TASK STATEMENT:
The entries below should be output exactly as written.

TASK INPUTS:
============
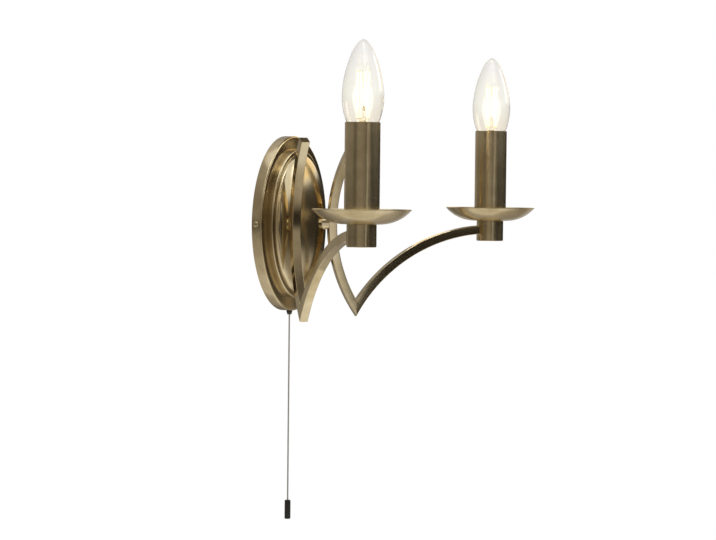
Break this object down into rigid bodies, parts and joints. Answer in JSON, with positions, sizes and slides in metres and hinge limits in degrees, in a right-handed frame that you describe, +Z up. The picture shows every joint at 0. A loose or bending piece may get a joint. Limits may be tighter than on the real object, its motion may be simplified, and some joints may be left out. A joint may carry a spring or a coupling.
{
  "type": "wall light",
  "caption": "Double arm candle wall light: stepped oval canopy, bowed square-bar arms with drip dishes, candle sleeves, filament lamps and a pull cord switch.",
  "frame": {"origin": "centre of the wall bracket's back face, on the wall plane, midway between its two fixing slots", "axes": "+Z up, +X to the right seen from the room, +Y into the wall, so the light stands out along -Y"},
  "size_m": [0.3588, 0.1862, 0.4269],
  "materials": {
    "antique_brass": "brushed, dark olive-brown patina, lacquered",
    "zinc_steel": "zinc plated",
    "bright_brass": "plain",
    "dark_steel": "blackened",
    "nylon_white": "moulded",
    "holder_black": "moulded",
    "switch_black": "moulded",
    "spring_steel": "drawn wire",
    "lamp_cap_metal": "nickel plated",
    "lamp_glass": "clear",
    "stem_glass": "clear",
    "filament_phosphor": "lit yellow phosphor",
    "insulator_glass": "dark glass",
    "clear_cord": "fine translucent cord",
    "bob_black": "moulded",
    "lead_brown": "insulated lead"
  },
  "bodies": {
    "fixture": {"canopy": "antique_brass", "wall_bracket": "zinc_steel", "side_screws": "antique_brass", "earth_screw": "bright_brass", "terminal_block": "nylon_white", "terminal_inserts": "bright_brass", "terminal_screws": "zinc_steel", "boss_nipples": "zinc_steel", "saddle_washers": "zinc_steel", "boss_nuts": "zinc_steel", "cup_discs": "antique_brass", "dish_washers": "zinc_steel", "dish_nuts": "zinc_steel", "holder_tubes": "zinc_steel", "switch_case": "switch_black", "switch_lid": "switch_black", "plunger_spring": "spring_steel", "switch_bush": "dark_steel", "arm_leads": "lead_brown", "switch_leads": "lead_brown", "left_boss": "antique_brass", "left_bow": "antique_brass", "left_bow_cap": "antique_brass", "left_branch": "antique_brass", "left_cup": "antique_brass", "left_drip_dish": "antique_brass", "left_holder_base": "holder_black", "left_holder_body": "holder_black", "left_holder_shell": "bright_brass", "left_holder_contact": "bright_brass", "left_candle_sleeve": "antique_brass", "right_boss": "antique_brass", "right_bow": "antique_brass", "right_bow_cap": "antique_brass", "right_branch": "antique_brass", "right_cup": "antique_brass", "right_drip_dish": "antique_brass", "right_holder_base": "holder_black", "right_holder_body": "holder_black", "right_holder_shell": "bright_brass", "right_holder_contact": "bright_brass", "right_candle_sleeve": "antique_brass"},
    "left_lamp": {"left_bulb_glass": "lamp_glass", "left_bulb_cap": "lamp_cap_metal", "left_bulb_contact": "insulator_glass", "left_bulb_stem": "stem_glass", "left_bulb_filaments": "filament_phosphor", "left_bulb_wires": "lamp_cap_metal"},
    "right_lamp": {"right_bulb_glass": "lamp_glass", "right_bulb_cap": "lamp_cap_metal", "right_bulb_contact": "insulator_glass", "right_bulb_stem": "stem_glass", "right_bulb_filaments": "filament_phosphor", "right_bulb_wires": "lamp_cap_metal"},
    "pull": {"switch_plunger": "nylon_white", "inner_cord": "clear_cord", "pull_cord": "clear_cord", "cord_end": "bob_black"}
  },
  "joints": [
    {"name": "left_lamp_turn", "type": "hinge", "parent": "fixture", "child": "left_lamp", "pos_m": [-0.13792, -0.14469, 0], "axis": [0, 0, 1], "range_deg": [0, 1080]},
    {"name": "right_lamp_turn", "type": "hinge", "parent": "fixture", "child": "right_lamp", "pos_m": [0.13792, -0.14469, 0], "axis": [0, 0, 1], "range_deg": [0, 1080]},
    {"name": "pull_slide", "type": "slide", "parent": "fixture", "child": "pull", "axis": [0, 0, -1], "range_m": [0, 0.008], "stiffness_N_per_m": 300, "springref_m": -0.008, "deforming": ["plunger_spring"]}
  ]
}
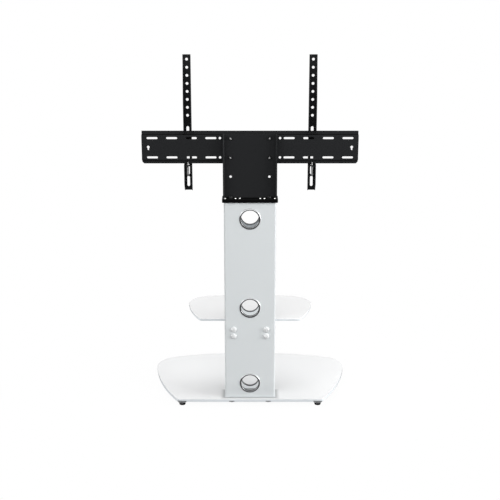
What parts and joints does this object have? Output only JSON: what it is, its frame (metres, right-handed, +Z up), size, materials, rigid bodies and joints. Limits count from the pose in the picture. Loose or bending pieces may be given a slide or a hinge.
============
RESPONSE:
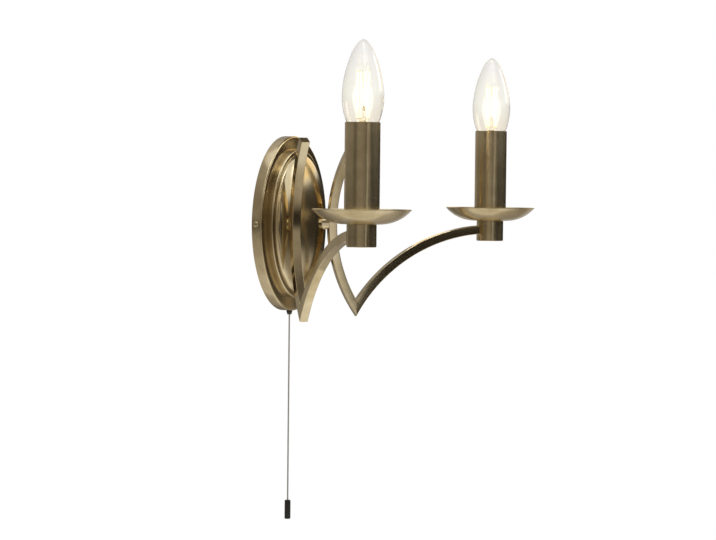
Break this object down into rigid bodies, parts and joints. Answer in JSON, with positions, sizes and slides in metres and hinge limits in degrees, in a right-handed frame that you describe, +Z up. The picture shows every joint at 0. A loose or bending piece may get a joint. Limits may be tighter than on the real object, its motion may be simplified, and some joints may be left out. A joint may carry a spring or a coupling.
{
  "type": "wall light",
  "caption": "Double arm candle wall light: stepped oval canopy, bowed square-bar arms with drip dishes, candle sleeves, filament lamps and a pull cord switch.",
  "frame": {"origin": "centre of the wall bracket's back face, on the wall plane, midway between its two fixing slots", "axes": "+Z up, +X to the right seen from the room, +Y into the wall, so the light stands out along -Y"},
  "size_m": [0.3588, 0.1862, 0.4269],
  "materials": {
    "antique_brass": "brushed, dark olive-brown patina, lacquered",
    "zinc_steel": "zinc plated",
    "bright_brass": "plain",
    "dark_steel": "blackened",
    "nylon_white": "moulded",
    "holder_black": "moulded",
    "switch_black": "moulded",
    "spring_steel": "drawn wire",
    "lamp_cap_metal": "nickel plated",
    "lamp_glass": "clear",
    "stem_glass": "clear",
    "filament_phosphor": "lit yellow phosphor",
    "insulator_glass": "dark glass",
    "clear_cord": "fine translucent cord",
    "bob_black": "moulded",
    "lead_brown": "insulated lead"
  },
  "bodies": {
    "fixture": {"canopy": "antique_brass", "wall_bracket": "zinc_steel", "side_screws": "antique_brass", "earth_screw": "bright_brass", "terminal_block": "nylon_white", "terminal_inserts": "bright_brass", "terminal_screws": "zinc_steel", "boss_nipples": "zinc_steel", "saddle_washers": "zinc_steel", "boss_nuts": "zinc_steel", "cup_discs": "antique_brass", "dish_washers": "zinc_steel", "dish_nuts": "zinc_steel", "holder_tubes": "zinc_steel", "switch_case": "switch_black", "switch_lid": "switch_black", "plunger_spring": "spring_steel", "switch_bush": "dark_steel", "arm_leads": "lead_brown", "switch_leads": "lead_brown", "left_boss": "antique_brass", "left_bow": "antique_brass", "left_bow_cap": "antique_brass", "left_branch": "antique_brass", "left_cup": "antique_brass", "left_drip_dish": "antique_brass", "left_holder_base": "holder_black", "left_holder_body": "holder_black", "left_holder_shell": "bright_brass", "left_holder_contact": "bright_brass", "left_candle_sleeve": "antique_brass", "right_boss": "antique_brass", "right_bow": "antique_brass", "right_bow_cap": "antique_brass", "right_branch": "antique_brass", "right_cup": "antique_brass", "right_drip_dish": "antique_brass", "right_holder_base": "holder_black", "right_holder_body": "holder_black", "right_holder_shell": "bright_brass", "right_holder_contact": "bright_brass", "right_candle_sleeve": "antique_brass"},
    "left_lamp": {"left_bulb_glass": "lamp_glass", "left_bulb_cap": "lamp_cap_metal", "left_bulb_contact": "insulator_glass", "left_bulb_stem": "stem_glass", "left_bulb_filaments": "filament_phosphor", "left_bulb_wires": "lamp_cap_metal"},
    "right_lamp": {"right_bulb_glass": "lamp_glass", "right_bulb_cap": "lamp_cap_metal", "right_bulb_contact": "insulator_glass", "right_bulb_stem": "stem_glass", "right_bulb_filaments": "filament_phosphor", "right_bulb_wires": "lamp_cap_metal"},
    "pull": {"switch_plunger": "nylon_white", "inner_cord": "clear_cord", "pull_cord": "clear_cord", "cord_end": "bob_black"}
  },
  "joints": [
    {"name": "left_lamp_turn", "type": "hinge", "parent": "fixture", "child": "left_lamp", "pos_m": [-0.13792, -0.14469, 0], "axis": [0, 0, 1], "range_deg": [0, 1080]},
    {"name": "right_lamp_turn", "type": "hinge", "parent": "fixture", "child": "right_lamp", "pos_m": [0.13792, -0.14469, 0], "axis": [0, 0, 1], "range_deg": [0, 1080]},
    {"name": "pull_slide", "type": "slide", "parent": "fixture", "child": "pull", "axis": [0, 0, -1], "range_m": [0, 0.008], "stiffness_N_per_m": 300, "springref_m": -0.008, "deforming": ["plunger_spring"]}
  ]
}
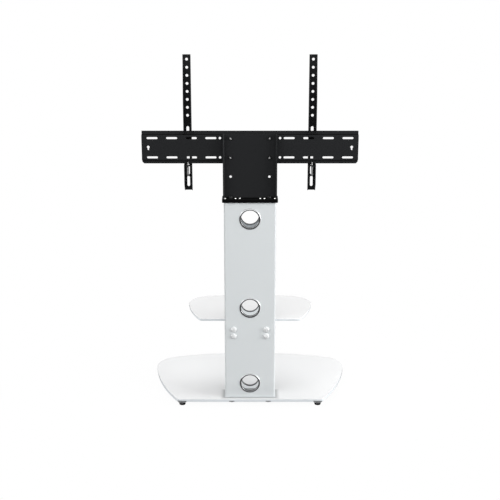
What parts and joints does this object have? Output only JSON: what it is, its frame (metres, right-handed, +Z up), size, materials, rigid bodies and joints. Limits count from the pose in the picture. Loose or bending pieces may be given a slide or a hinge.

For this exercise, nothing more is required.